**THE REQUEST:** All of the data must be printed exactly; please include every line.

**SOURCE MATERIAL:**
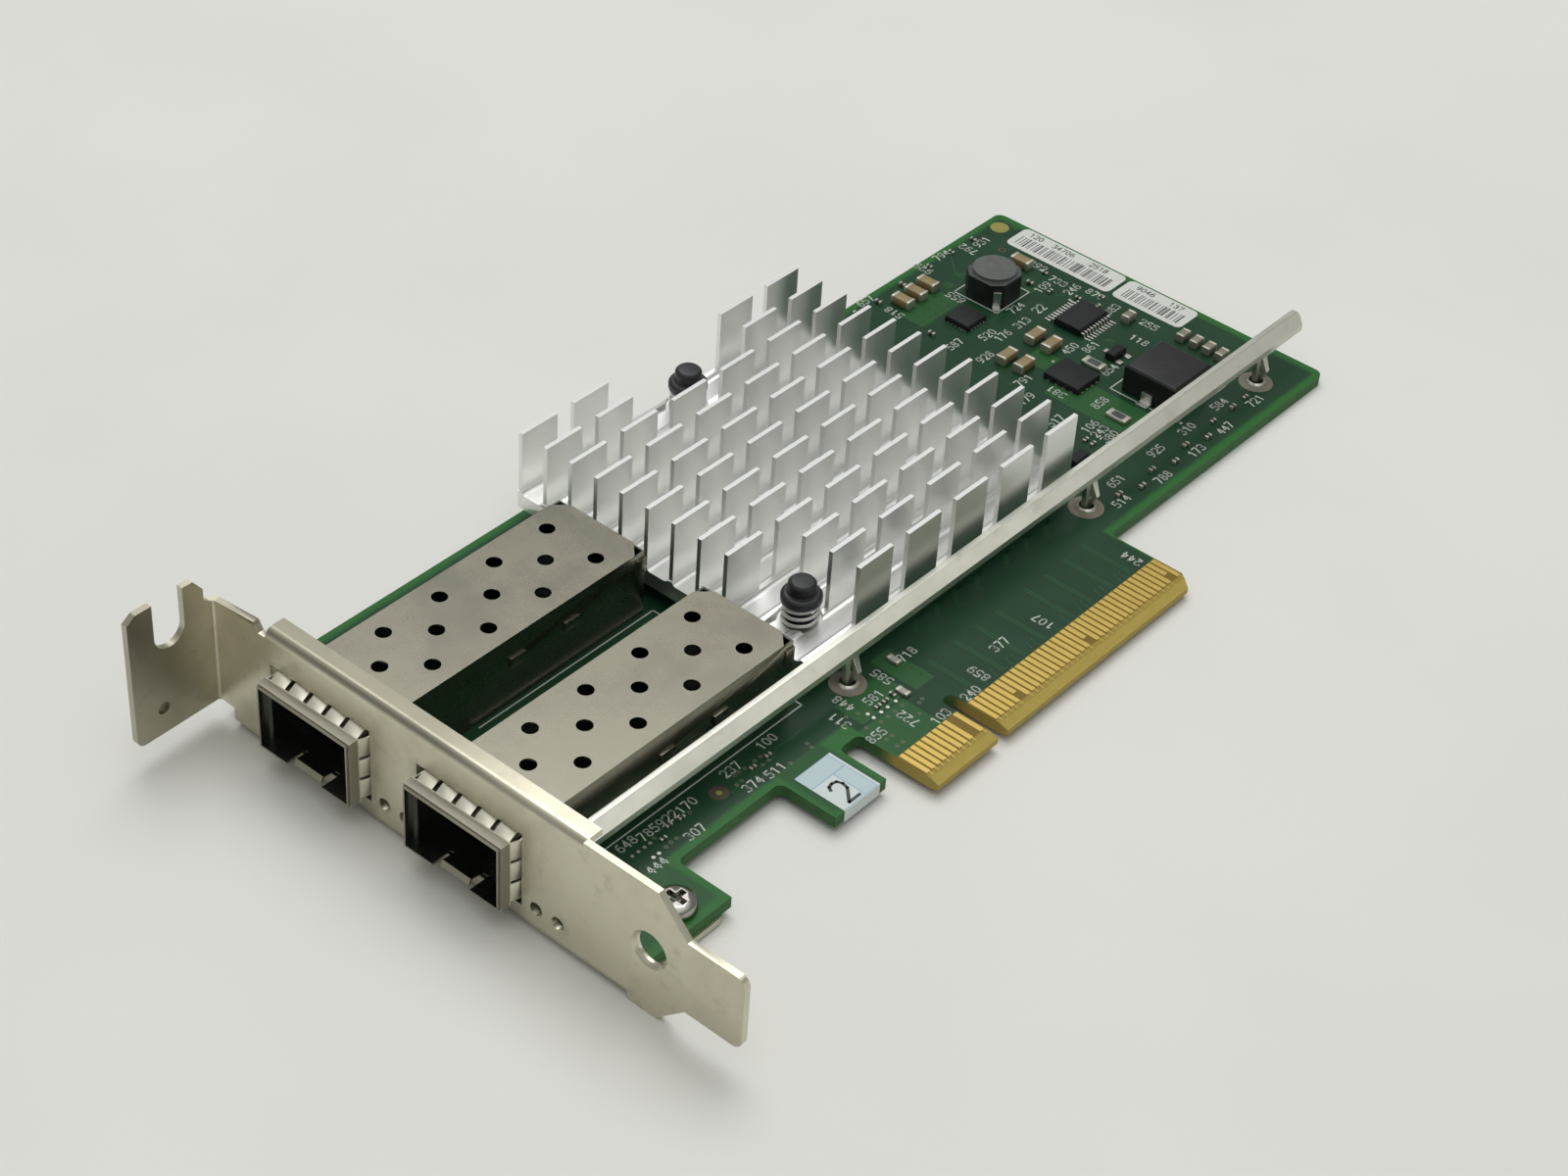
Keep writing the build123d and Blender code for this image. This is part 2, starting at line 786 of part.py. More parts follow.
# Status lights: small lamps on the board's edge, each with a lens in a bracket hole
with BuildPart() as status_lights:
    for port_y in (upper_port_y, lower_port_y):
        for offset_y in light_offsets:
            lamp_y = port_y + offset_y
            spanned_box(
                (light_body_left, lamp_y - light_body_width / 2, board_top),
                (light_body_right, lamp_y + light_body_width / 2, board_top + light_body_height),
            )
            with Locations(Location(Plane(origin=(light_body_left, lamp_y, light_z), z_dir=(-1, 0, 0)))):
                Cylinder(lens_radius, lens_reach, align=CENTRED_ON_FLOOR)
status_lights.part.label = "status_lights"
export_step(status_lights.part, "parts/status_lights.step")


# Heatsink: a comb-shaped extrusion cut across into columns of thin fins
def fin_row_y(row):
    """Middle of one fin row, counted from the board's upper edge."""
    return sink_high_y - fin_thickness / 2 - fin_row_pitch * row


with BuildPart() as heatsink:
    spanned_box((sink_left, sink_low_y, sink_base_low_z), (sink_right, sink_high_y, sink_base_high_z))
    with BuildSketch(Plane.YZ.offset(sink_left)):
        for row in range(fin_rows):
            row_y = fin_row_y(row)
            with Locations((row_y, sink_base_high_z)):
                Rectangle(fin_thickness, fin_top - sink_base_high_z, align=(Align.CENTER, Align.MIN))
        # rounded roots on the sides that face another fin
        for row in range(fin_rows - 1):
            for side, neighbour in ((-1, row), (1, row + 1)):
                root_y = fin_row_y(neighbour) + side * fin_thickness / 2
                with BuildLine():
                    Line((root_y, sink_base_high_z + fin_root_radius), (root_y, sink_base_high_z))
                    Line((root_y, sink_base_high_z), (root_y + side * fin_root_radius, sink_base_high_z))
                    RadiusArc(
                        (root_y + side * fin_root_radius, sink_base_high_z),
                        (root_y, sink_base_high_z + fin_root_radius),
                        side * fin_root_radius,
                    )
                make_face()
    extrude(amount=sink_right - sink_left)
    # saw cuts across the rows leave a low stub of each fin
    stub_top = sink_base_high_z + fin_stub_height
    for column in range(fin_columns + 1):
        cut_start = sink_left if column == 0 else fin_first_x + fin_column_pitch * (column - 1) + fin_length
        cut_end = sink_right if column == fin_columns else fin_first_x + fin_column_pitch * column
        spanned_box((cut_start, sink_low_y, stub_top), (cut_end, sink_high_y, fin_top), mode=Mode.SUBTRACT)
    for column, row in missing_fins:
        fin_x = fin_first_x + fin_column_pitch * column
        clear_y = fin_thickness / 2 + fin_root_radius
        low_y = max(fin_row_y(row) - clear_y, sink_low_y)
        high_y = min(fin_row_y(row) + clear_y, sink_high_y)
        spanned_box((fin_x, low_y, stub_top), (fin_x + fin_length, high_y, fin_top), mode=Mode.SUBTRACT)
    for x, y in push_pin_places:
        upright_cut(x, y, sink_hole_radius, sink_base_low_z, sink_base_high_z)
        upright_cut(x, y, sink_spot_radius, sink_base_high_z, fin_top)
heatsink.part.label = "heatsink"
export_step(heatsink.part, "parts/heatsink.step")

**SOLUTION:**
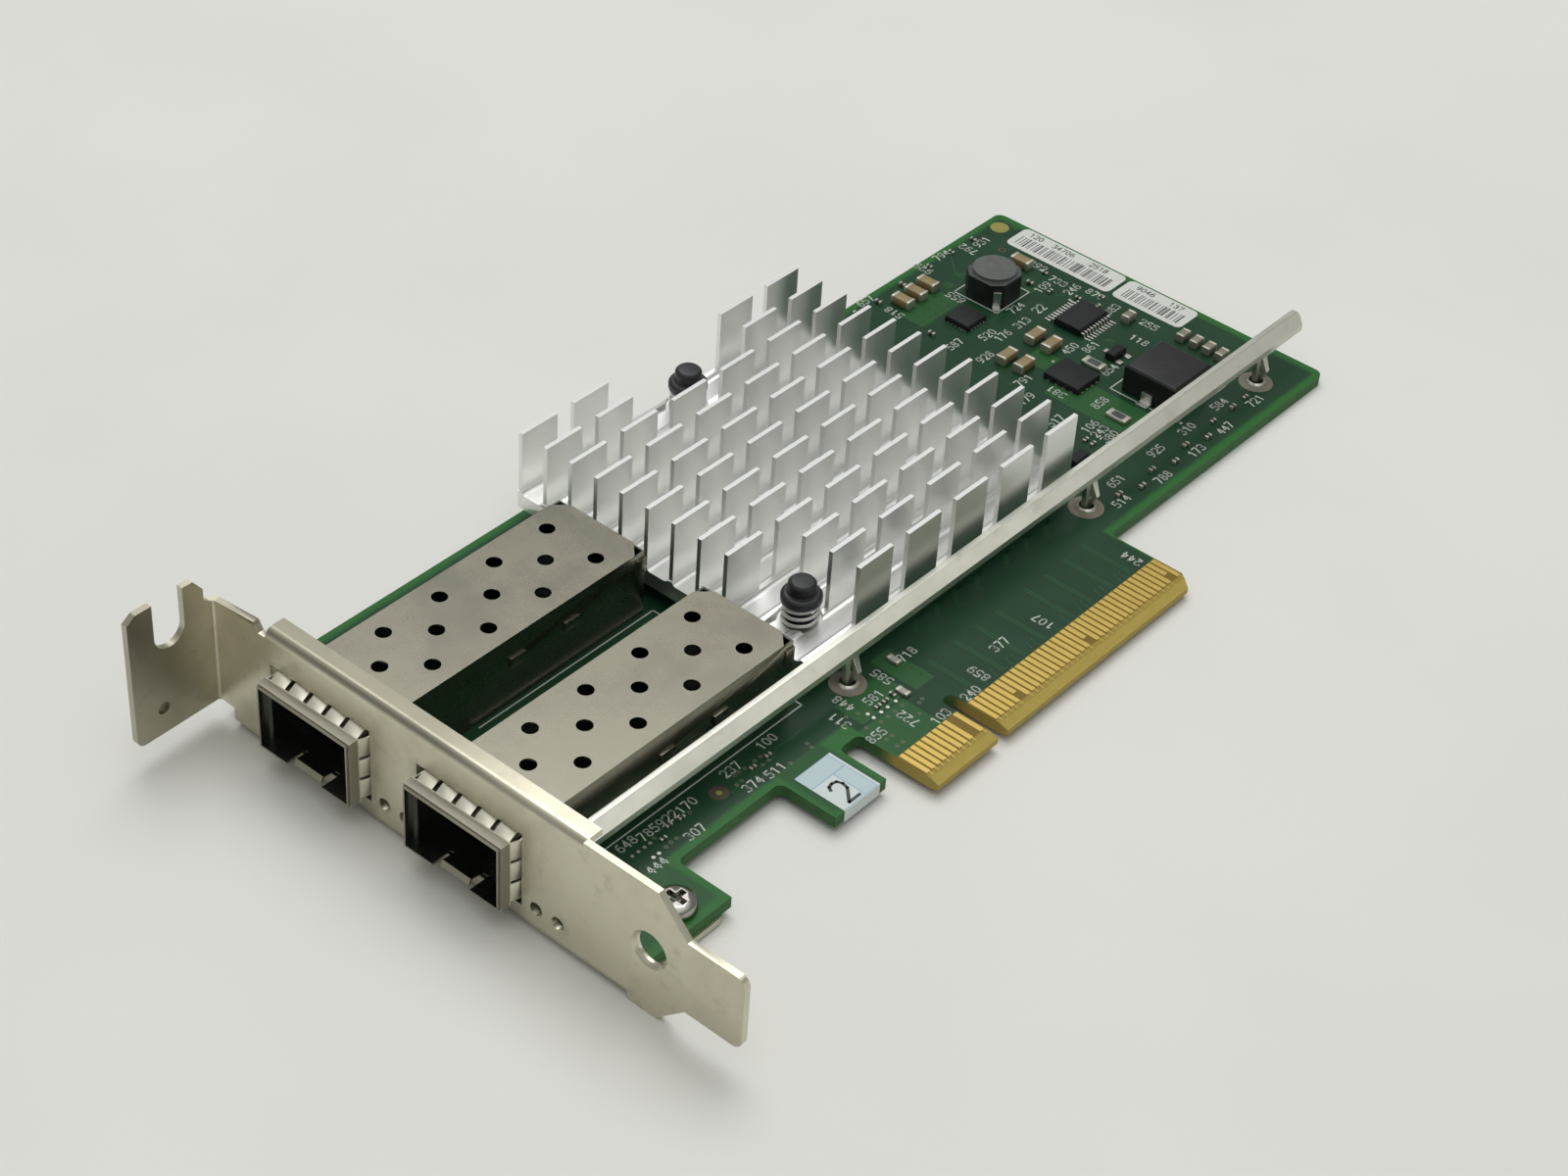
Keep writing the build123d and Blender code for this image. This is part 2, starting at line 786 of part.py. More parts follow.
# Status lights: small lamps on the board's edge, each with a lens in a bracket hole
with BuildPart() as status_lights:
    for port_y in (upper_port_y, lower_port_y):
        for offset_y in light_offsets:
            lamp_y = port_y + offset_y
            spanned_box(
                (light_body_left, lamp_y - light_body_width / 2, board_top),
                (light_body_right, lamp_y + light_body_width / 2, board_top + light_body_height),
            )
            with Locations(Location(Plane(origin=(light_body_left, lamp_y, light_z), z_dir=(-1, 0, 0)))):
                Cylinder(lens_radius, lens_reach, align=CENTRED_ON_FLOOR)
status_lights.part.label = "status_lights"
export_step(status_lights.part, "parts/status_lights.step")


# Heatsink: a comb-shaped extrusion cut across into columns of thin fins
def fin_row_y(row):
    """Middle of one fin row, counted from the board's upper edge."""
    return sink_high_y - fin_thickness / 2 - fin_row_pitch * row


with BuildPart() as heatsink:
    spanned_box((sink_left, sink_low_y, sink_base_low_z), (sink_right, sink_high_y, sink_base_high_z))
    with BuildSketch(Plane.YZ.offset(sink_left)):
        for row in range(fin_rows):
            row_y = fin_row_y(row)
            with Locations((row_y, sink_base_high_z)):
                Rectangle(fin_thickness, fin_top - sink_base_high_z, align=(Align.CENTER, Align.MIN))
        # rounded roots on the sides that face another fin
        for row in range(fin_rows - 1):
            for side, neighbour in ((-1, row), (1, row + 1)):
                root_y = fin_row_y(neighbour) + side * fin_thickness / 2
                with BuildLine():
                    Line((root_y, sink_base_high_z + fin_root_radius), (root_y, sink_base_high_z))
                    Line((root_y, sink_base_high_z), (root_y + side * fin_root_radius, sink_base_high_z))
                    RadiusArc(
                        (root_y + side * fin_root_radius, sink_base_high_z),
                        (root_y, sink_base_high_z + fin_root_radius),
                        side * fin_root_radius,
                    )
                make_face()
    extrude(amount=sink_right - sink_left)
    # saw cuts across the rows leave a low stub of each fin
    stub_top = sink_base_high_z + fin_stub_height
    for column in range(fin_columns + 1):
        cut_start = sink_left if column == 0 else fin_first_x + fin_column_pitch * (column - 1) + fin_length
        cut_end = sink_right if column == fin_columns else fin_first_x + fin_column_pitch * column
        spanned_box((cut_start, sink_low_y, stub_top), (cut_end, sink_high_y, fin_top), mode=Mode.SUBTRACT)
    for column, row in missing_fins:
        fin_x = fin_first_x + fin_column_pitch * column
        clear_y = fin_thickness / 2 + fin_root_radius
        low_y = max(fin_row_y(row) - clear_y, sink_low_y)
        high_y = min(fin_row_y(row) + clear_y, sink_high_y)
        spanned_box((fin_x, low_y, stub_top), (fin_x + fin_length, high_y, fin_top), mode=Mode.SUBTRACT)
    for x, y in push_pin_places:
        upright_cut(x, y, sink_hole_radius, sink_base_low_z, sink_base_high_z)
        upright_cut(x, y, sink_spot_radius, sink_base_high_z, fin_top)
heatsink.part.label = "heatsink"
export_step(heatsink.part, "parts/heatsink.step")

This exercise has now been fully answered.